During my time at Amherst I lost a close cousin that I considered one of my best friends. My cousin Sophia Holland grew ill from typhus and died in April 1844. Tell me my supplicant Lord, why do you take my flesh and blood? I grew depressed and bitter and became melancholic. I could not comprehend the thought of a just and merciful God taking a life of an innocent person. Why my Lord, are you an enemy or a friend to us humans. I questioned God and nature and became increasingly depressed. I was sent to Boston to stay with some family, and during this time I regained my sanity. I returned to Amherst Academy to continue my studies. When I returned I met some life long friends such as Abiah Root, Abby Wood, Jane Humphrey, and Susan Huntington Gilbert. In 1845, I attempted to understand and follow religion based on Christianity. I confessed to many of my friends my newfound faith. God, my merciful Lord, you have cured me of my pain. Even though you took my beloved Sophia, you have shown me the light. During this time Emily wrote to her friend, “I never enjoyed such perfect peace and happiness as the short time in which I felt I had found my savior” (Emily Dickinson). I continued to learn throughout the school year and once I finished I enrolled in Mary Lyon's Mount Holyoke Female Seminary. Through education and faith I learned to enjoy life.

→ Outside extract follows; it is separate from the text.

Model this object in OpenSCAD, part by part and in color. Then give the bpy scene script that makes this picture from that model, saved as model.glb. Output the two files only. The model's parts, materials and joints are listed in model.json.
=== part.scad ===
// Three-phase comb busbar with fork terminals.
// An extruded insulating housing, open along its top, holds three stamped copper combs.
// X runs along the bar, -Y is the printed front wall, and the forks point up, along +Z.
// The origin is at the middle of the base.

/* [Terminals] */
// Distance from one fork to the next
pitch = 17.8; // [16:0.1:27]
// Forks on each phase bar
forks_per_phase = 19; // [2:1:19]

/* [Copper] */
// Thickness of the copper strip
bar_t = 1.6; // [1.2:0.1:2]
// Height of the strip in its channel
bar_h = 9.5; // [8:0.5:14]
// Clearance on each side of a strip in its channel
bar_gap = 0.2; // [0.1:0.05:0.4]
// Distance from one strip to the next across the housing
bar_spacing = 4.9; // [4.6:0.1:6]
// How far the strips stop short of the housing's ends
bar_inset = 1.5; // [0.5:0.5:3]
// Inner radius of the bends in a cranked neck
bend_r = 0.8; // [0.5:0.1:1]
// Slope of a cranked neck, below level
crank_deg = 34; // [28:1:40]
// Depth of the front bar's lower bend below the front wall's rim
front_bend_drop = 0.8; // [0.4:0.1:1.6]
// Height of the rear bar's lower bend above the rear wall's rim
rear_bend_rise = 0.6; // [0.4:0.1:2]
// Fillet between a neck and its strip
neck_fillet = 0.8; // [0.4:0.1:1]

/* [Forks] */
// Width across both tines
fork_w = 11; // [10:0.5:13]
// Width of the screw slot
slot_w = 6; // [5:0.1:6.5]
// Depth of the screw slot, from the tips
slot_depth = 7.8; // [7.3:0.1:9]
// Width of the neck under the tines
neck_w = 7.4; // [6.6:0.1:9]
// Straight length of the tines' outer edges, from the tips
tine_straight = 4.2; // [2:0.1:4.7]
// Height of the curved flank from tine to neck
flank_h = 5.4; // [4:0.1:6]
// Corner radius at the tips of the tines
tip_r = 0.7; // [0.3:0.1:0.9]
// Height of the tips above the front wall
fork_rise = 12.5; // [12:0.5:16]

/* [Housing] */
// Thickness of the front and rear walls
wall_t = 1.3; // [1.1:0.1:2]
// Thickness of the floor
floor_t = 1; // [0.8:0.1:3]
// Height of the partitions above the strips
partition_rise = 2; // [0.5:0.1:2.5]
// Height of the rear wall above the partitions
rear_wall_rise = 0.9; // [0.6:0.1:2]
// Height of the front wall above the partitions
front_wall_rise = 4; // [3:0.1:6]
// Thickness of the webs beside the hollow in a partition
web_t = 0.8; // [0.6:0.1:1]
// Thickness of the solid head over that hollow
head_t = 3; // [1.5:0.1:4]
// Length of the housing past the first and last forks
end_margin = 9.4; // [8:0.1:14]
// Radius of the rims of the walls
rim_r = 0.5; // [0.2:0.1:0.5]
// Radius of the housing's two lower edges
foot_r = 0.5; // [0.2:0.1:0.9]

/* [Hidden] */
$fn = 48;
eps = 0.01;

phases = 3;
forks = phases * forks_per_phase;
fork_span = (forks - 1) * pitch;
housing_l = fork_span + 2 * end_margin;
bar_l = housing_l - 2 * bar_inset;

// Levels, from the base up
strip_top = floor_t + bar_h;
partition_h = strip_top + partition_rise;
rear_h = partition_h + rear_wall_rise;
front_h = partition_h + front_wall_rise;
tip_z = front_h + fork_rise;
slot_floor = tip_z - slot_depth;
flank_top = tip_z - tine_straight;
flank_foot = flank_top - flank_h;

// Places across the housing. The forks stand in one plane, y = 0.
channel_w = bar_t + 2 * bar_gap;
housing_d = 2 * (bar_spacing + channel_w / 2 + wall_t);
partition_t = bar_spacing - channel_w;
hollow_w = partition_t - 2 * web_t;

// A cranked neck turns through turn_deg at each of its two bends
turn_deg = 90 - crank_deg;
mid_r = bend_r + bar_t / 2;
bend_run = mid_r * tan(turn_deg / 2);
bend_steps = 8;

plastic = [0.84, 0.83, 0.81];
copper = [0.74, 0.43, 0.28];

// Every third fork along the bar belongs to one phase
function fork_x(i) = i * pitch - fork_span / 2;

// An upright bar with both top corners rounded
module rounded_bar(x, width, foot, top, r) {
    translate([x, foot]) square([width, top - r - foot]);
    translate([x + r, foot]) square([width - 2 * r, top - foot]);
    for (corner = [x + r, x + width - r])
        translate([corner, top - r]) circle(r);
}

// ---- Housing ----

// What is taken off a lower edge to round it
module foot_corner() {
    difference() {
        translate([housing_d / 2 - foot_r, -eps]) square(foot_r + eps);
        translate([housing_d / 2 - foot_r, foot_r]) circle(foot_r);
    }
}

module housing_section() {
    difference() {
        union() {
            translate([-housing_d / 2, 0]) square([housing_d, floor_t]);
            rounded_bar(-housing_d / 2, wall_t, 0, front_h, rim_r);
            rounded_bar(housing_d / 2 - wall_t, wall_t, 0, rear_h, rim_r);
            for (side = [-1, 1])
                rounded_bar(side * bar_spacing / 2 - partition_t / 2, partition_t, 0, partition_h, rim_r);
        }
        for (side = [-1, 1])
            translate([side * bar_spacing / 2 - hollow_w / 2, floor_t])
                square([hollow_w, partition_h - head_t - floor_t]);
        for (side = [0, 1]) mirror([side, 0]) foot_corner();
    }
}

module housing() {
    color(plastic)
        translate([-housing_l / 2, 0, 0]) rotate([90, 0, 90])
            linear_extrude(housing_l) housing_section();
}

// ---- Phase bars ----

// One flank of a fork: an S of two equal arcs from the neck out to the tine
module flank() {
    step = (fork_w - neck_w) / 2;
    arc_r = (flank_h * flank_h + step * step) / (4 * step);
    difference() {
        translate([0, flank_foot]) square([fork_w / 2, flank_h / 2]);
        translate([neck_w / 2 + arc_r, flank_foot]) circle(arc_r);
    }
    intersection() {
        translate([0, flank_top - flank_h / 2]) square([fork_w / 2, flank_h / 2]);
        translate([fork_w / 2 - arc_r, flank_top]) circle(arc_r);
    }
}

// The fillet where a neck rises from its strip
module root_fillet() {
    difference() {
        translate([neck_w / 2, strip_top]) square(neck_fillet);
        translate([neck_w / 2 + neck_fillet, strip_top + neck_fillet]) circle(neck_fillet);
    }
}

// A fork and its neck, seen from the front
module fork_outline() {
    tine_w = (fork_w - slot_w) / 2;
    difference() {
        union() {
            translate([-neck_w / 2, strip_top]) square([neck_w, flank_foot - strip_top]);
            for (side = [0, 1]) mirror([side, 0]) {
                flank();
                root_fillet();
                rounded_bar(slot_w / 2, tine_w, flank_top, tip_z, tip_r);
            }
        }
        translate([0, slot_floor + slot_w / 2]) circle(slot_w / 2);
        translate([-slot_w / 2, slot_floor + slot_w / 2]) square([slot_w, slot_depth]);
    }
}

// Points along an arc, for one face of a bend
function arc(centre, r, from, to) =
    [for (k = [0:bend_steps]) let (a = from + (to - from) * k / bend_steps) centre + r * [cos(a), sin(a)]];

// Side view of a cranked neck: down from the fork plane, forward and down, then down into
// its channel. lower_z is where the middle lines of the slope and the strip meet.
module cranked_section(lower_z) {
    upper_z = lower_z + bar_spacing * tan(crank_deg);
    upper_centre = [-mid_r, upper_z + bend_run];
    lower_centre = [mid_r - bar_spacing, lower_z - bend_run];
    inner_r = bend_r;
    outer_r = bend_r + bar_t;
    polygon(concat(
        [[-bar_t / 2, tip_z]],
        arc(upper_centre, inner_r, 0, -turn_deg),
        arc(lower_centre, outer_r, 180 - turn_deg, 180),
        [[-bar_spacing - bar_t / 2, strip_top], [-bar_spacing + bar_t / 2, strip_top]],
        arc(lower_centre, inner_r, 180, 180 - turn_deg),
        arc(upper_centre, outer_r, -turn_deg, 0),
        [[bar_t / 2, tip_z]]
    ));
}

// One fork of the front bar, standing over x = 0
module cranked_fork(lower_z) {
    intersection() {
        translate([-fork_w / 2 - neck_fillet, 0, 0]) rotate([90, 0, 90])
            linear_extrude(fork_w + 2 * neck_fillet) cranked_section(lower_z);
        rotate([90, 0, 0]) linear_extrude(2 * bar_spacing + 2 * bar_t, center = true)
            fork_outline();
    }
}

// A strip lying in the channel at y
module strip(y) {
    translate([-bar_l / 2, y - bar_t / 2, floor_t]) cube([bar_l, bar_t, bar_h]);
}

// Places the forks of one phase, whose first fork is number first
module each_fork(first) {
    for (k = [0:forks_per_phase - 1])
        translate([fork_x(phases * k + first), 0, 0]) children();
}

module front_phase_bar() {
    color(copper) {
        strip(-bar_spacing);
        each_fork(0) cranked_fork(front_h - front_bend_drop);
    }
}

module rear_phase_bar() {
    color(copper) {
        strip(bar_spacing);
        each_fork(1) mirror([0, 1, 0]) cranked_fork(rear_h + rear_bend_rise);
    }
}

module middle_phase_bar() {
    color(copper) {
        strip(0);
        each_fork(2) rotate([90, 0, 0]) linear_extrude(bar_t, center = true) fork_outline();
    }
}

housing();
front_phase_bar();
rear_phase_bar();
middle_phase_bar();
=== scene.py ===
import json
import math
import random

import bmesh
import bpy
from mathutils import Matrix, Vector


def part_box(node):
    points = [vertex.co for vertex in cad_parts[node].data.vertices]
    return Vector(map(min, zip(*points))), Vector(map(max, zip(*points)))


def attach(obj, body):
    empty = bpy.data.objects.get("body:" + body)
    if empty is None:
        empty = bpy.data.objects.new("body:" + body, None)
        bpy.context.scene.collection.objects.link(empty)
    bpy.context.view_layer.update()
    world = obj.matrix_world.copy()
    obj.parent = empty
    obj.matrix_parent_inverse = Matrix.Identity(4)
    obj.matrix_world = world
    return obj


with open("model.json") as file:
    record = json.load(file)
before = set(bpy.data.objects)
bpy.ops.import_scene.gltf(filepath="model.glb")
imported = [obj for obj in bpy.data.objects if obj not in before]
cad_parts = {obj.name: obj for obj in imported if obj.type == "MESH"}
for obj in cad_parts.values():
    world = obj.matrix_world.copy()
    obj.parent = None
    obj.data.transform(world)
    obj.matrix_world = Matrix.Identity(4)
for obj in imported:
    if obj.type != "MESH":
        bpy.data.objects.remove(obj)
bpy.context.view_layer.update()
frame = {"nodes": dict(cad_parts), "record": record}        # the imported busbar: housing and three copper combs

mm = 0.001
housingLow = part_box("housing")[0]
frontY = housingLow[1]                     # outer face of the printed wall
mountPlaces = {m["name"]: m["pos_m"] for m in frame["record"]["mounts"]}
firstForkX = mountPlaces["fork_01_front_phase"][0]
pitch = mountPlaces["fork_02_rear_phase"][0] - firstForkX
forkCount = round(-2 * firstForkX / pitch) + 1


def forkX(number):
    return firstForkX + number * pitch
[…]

When I was eighteen my family befriended a man named Benjamin Franklin Newton. He was supposedly one of my father’s beloved friends. I have always thought that you God had sent me this man to teach me rhetoric and the brilliance of language. I considered him my mentor and teacher and he taught me many things. “When a little Girl, I had a friend, who taught me Immortality – but venturing too near, himself – he never returned” (Emily Dickinson). I speak about him in a later letter because his death troubled me. A few years down the road the Amherst Academy principal died of brain congestion, these two deaths so close together caused me to slip back into a deep depression. I ask you my God, my merciful Lord, why must I suffer this terrible torment. I believe that I am morally just, so why do you make me suffer. “Some of my friends are gone, and some of my friends are sleeping – sleeping the churchyard sleep – the hour of evening is sad – it was once my study hour – my master has gone to rest, and the open leaf of the book, and the scholar at school alone, make the tears come, and I cannot brush them away; I would not if I could, for they are the only tribute I can pay the departed Humphrey” (Emily Dickinson). After this death I stayed away from Amherst and decided to work on my poetry and writing. Susan Gilbert was one of my best friends and I frequently wrote her. During this time in my life I tried to focus on my poetry and writing. But in the mid 1950’s my mother became bedridden.
During the mid 1950’s my mother became extremely ill, and throughout the next 20 or so years until my mothers death I stayed at home with my mother. I ask you God, how do I become the center of so much pain. And through this world of so much pain and death, I started to become both depressed and dark. My writings became geared towards death or immortality, and I had dark and demented dreams. Over the years God, my Lord, I tried to keep my faith in you. But throughout the years all of my loved ones have died. I have no companions and I am lonely and depressed. My father died in June 1874 and my mother died after a long life of pain a year later in June 1875. God, you have taken everything from me. Not just my parents or my companions, but through experiencing this cold world without the ability to “know” you has caused me to not believe. And without your love God, I am lost in this lonely world and through my depression I shall die.
Saint Augustine writes in a style that allows him to question every idea and concept of life. While he thoroughly reenacts the events of his life he continuously asks God questions to the things that he is unsure of. When he is feeling confused or down he questions God and asks for help. In my Emily Dickinson Confessions comparison I tried to incorporate this very style. Emily had a burdened life filled with death and despair. I took the negative events and emotions in Emily’s life and used them to guide me with what questions she would ask God. Just like Augustine she is confused about the world, and she attended school to increase her knowledge of many subjects. Augustine wrote his Confessions based on the major events of his life and how he felt throughout his life. His writing had a strong emotional vibe; we are able to feel how he felt during his lifetime. When he was going through his wild teenage years we were able to see how he felt about it, he expressed that his love for God had diminished and that he felt guilty for the sins he had been committing. We get to see the full life of Augustine, starting with the events of his life to his deepest and most honest feelings. And through writing a Confessions for Emily Dickinson, I see that Augustine’s style of writing was for a reason. And that reason is to allow the reader to understand the subject at heart and be able to judge them through their personal experiences and their feelings.